Assuming an absorption rate of 30% from inhalation and an average of 0.04mcg cadmium/cigarette, 0.04x0.3=12ng cadmium absorbed per cigarette.
The cadmium absorption from smoking a pack a day is similar to eating 350g of potato.
This study found that those that had smoked for an average of 12 years and smoked an average of 15 cigarettes per day had 28% higher serum cadmium levels:
In this study, blood cadmium concentrations were 28% higher in the smokers (16.9 ± 5.5 nmol/L) than in the nonsmokers (13.2 ± 3.7 nmol/L).

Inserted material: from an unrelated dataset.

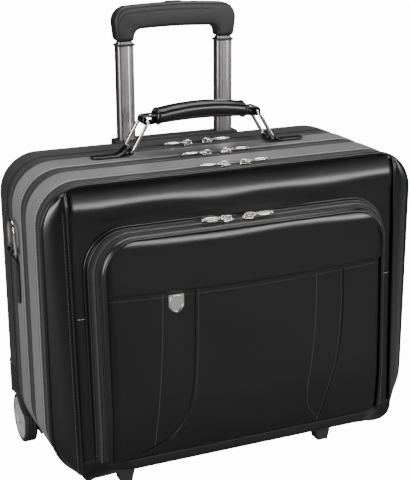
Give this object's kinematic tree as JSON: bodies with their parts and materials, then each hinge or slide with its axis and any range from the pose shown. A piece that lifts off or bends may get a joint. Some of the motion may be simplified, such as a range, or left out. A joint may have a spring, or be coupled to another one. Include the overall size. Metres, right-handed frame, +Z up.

In this study non smokers had 0.32ppb serum cadmium and smokers had 0.45pbb serum cadmium, smokers having 40% higher serum cadmium:
Increased Serum Cadmium and Strontium Levels in Young Smokers
A significant difference but hardly "four or five times higher". But lets look at the data more carefully. There were only 56 participants in the study. Passive smokers had 0.43ppb serum cadmium, higher than less than three cigarette per day smokers. Cigarettes contain lead in similar amounts to cadmium yet serum lead levels were 0.99ppb in non smokers, 0.29ppb in passive smokers and 1.02ppb in smokers. Should we also conclude that passive smoking detoxifies lead from the body?
Cadmium intake from smoking doesn't dwarf cadmium intake from the diet. Everyone accumulates significant amounts of cadmium as they age.

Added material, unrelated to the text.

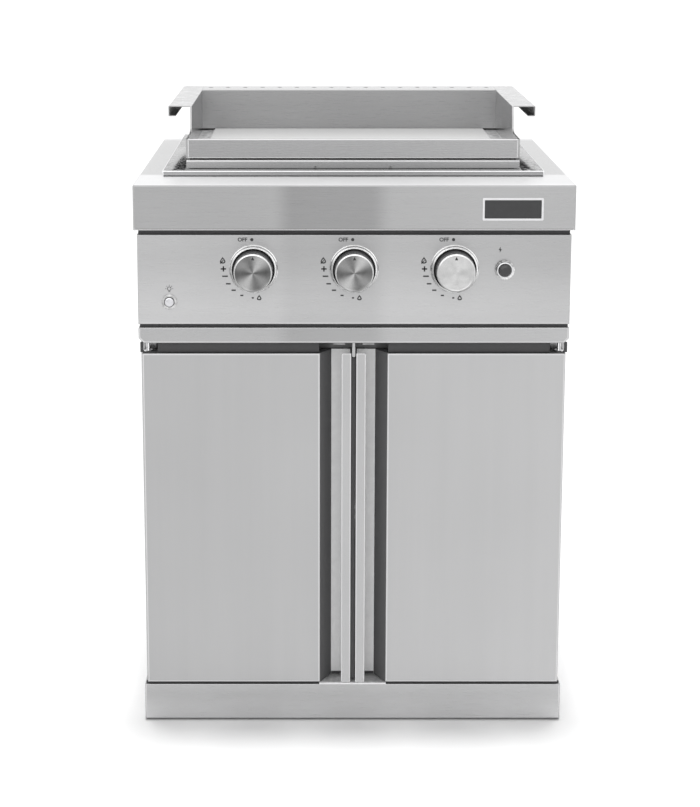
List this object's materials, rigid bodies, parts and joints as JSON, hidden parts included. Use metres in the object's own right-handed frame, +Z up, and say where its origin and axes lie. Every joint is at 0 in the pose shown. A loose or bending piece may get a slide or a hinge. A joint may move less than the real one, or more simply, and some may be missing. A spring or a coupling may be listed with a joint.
{
  "type": "outdoor gas griddle station",
  "caption": "Stainless steel floor cabinet with double doors, a panel of gas knobs and a guarded griddle plate set in its counter.",
  "frame": {"origin": "on the floor under the middle of the whole object's box", "axes": "+X to the right seen from the front, +Y to the back, +Z up; the doors and knobs face -Y"},
  "size_m": [0.7, 0.685, 1],
  "materials": {
    "stainless_sheet": "brushed stainless sheet",
    "stainless_counter": "brushed stainless, bright",
    "stainless_door": "brushed stainless sheet",
    "stainless_guard": "brushed stainless sheet",
    "griddle_steel": "ground stainless cooking plate",
    "burner_steel": "drawn stainless tube",
    "brass": "machined brass",
    "zinc_steel": "zinc plated steel",
    "chrome": "polished chrome",
    "knob_metal": "turned face, polished rim",
    "badge_rim": "satin chrome",
    "badge_black": "satin black, left bare",
    "black_plastic": "gloss black",
    "dark_plastic": "matt black",
    "foot_rubber": "matt rubber over a steel stem",
    "electrode_ceramic": "glazed white"
  },
  "bodies": {
    "cabinet": {"side_panel_left": "stainless_sheet", "side_panel_right": "stainless_sheet", "back_panel": "stainless_sheet", "bottom_shelf": "stainless_sheet", "plinth": "stainless_sheet", "front_rail": "stainless_sheet", "control_panel": "stainless_sheet", "catch_tongue": "stainless_sheet", "griddle_tub": "stainless_sheet", "deck_front": "stainless_counter", "deck_left": "stainless_counter", "deck_right": "stainless_counter", "deck_back": "stainless_counter", "burner_left": "burner_steel", "burner_centre": "burner_steel", "burner_right": "burner_steel", "gas_manifold": "burner_steel", "gas_valve_left": "brass", "gas_valve_centre": "brass", "gas_valve_right": "brass", "gas_inlet": "brass", "hinge_pins": "zinc_steel", "back_screws": "zinc_steel", "knob_bezel_left": "chrome", "knob_bezel_centre": "chrome", "knob_bezel_right": "chrome", "ignitor_housing": "chrome", "light_switch_housing": "chrome", "badge_frame": "badge_rim", "badge_plate": "badge_black", "door_magnets": "dark_plastic", "levelling_feet": "foot_rubber", "spark_electrodes": "electrode_ceramic"},
    "left_door": {"door_skin_left": "stainless_door", "door_handle_left": "stainless_door", "door_liner_left": "stainless_door", "hinge_bushes_left": "brass", "strike_plate_left": "zinc_steel"},
    "right_door": {"door_skin_right": "stainless_door", "door_handle_right": "stainless_door", "door_liner_right": "stainless_door", "hinge_bushes_right": "brass", "strike_plate_right": "zinc_steel"},
    "griddle_top": {"griddle_plate": "griddle_steel", "guard_front": "stainless_guard", "guard_left": "stainless_guard", "guard_right": "stainless_guard", "guard_back": "stainless_guard"},
    "grease_drawer": {"grease_tray": "stainless_guard"},
    "ignitor_button_body": {"ignitor_button": "black_plastic"},
    "light_button_body": {"light_switch_button": "chrome"},
    "knob_collar_left": {"push_collar_left": "brass"},
    "knob_turn_left": {"knob_left": "knob_metal", "valve_stem_left": "brass"},
    "knob_collar_centre": {"push_collar_centre": "brass"},
    "knob_turn_centre": {"knob_centre": "knob_metal", "valve_stem_centre": "brass"},
    "knob_collar_right": {"push_collar_right": "brass"},
    "knob_turn_right": {"knob_right": "knob_metal", "valve_stem_right": "brass"}
  },
  "joints": [
    {"name": "left_door_hinge", "type": "hinge", "parent": "cabinet", "child": "left_door", "pos_m": [-0.331, -0.2845, 0.347], "axis": [0, 0, -1], "range_deg": [0, 105]},
    {"name": "right_door_hinge", "type": "hinge", "parent": "cabinet", "child": "right_door", "pos_m": [0.331, -0.2845, 0.347], "axis": [0, 0, 1], "range_deg": [0, 105]},
    {"name": "griddle_lift", "type": "slide", "parent": "cabinet", "child": "griddle_top", "axis": [0, 0, 1], "range_m": [0, 0.12]},
    {"name": "grease_drawer_slide", "type": "slide", "parent": "cabinet", "child": "grease_drawer", "axis": [0, -1, 0], "range_m": [0, 0.09]},
    {"name": "ignitor_press", "type": "slide", "parent": "cabinet", "child": "ignitor_button_body", "axis": [0, 1, 0], "range_m": [0, 0.004], "stiffness_N_per_m": 800},
    {"name": "light_switch_press", "type": "slide", "parent": "cabinet", "child": "light_button_body", "axis": [0, 1, 0], "range_m": [0, 0.002], "stiffness_N_per_m": 600},
    {"name": "knob_push_left", "type": "slide", "parent": "cabinet", "child": "knob_collar_left", "axis": [0, 1, 0], "range_m": [0, 0.003], "stiffness_N_per_m": 2500},
    {"name": "knob_rotate_left", "type": "hinge", "parent": "knob_collar_left", "child": "knob_turn_left", "pos_m": [-0.16, -0.3025, 0.765], "axis": [0, -1, 0], "range_deg": [0, 195]},
    {"name": "knob_push_centre", "type": "slide", "parent": "cabinet", "child": "knob_collar_centre", "axis": [0, 1, 0], "range_m": [0, 0.003], "stiffness_N_per_m": 2500},
    {"name": "knob_rotate_centre", "type": "hinge", "parent": "knob_collar_centre", "child": "knob_turn_centre", "pos_m": [0, -0.3025, 0.765], "axis": [0, -1, 0], "range_deg": [0, 195]},
    {"name": "knob_push_right", "type": "slide", "parent": "cabinet", "child": "knob_collar_right", "axis": [0, 1, 0], "range_m": [0, 0.003], "stiffness_N_per_m": 2500},
    {"name": "knob_rotate_right", "type": "hinge", "parent": "knob_collar_right", "child": "knob_turn_right", "pos_m": [0.16, -0.3025, 0.765], "axis": [0, -1, 0], "range_deg": [0, 195]}
  ]
}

Why you try to bring potatoes into this, Tim? You think every time I eat potatoes, I think of your words? 😉 Of course we accumulate things as we age, that's never going to change. We have to eat and breathe, that's something unavoidable, no need to worry about the minute stuff. And once again we don't know what happens when these minerals interact in vivo with all the healthy gut bacteria that protect us etc. Being a pencil neck smart ass doesn't translate into successful real life.
ALso it's not like we have to or even can absorb every single mcg of every mineral we ingest. Our digestive tract is very smart, when we have an increased need for some mineral, our digestive tract increase the absorption of that mineral. If my diet contains 5 mg of copper for example, it's not like the whole 5 mg is gonna get absorbed. The food we eat travels through our digestive tract and along the way our body picks up minerals if there is a need for those minerals. Think of it like those Japanese restaurants where food plates travel on a conveyor belt and you just pick whatever you like, you don't have to take them all, unless you're some fatty kid, LOL.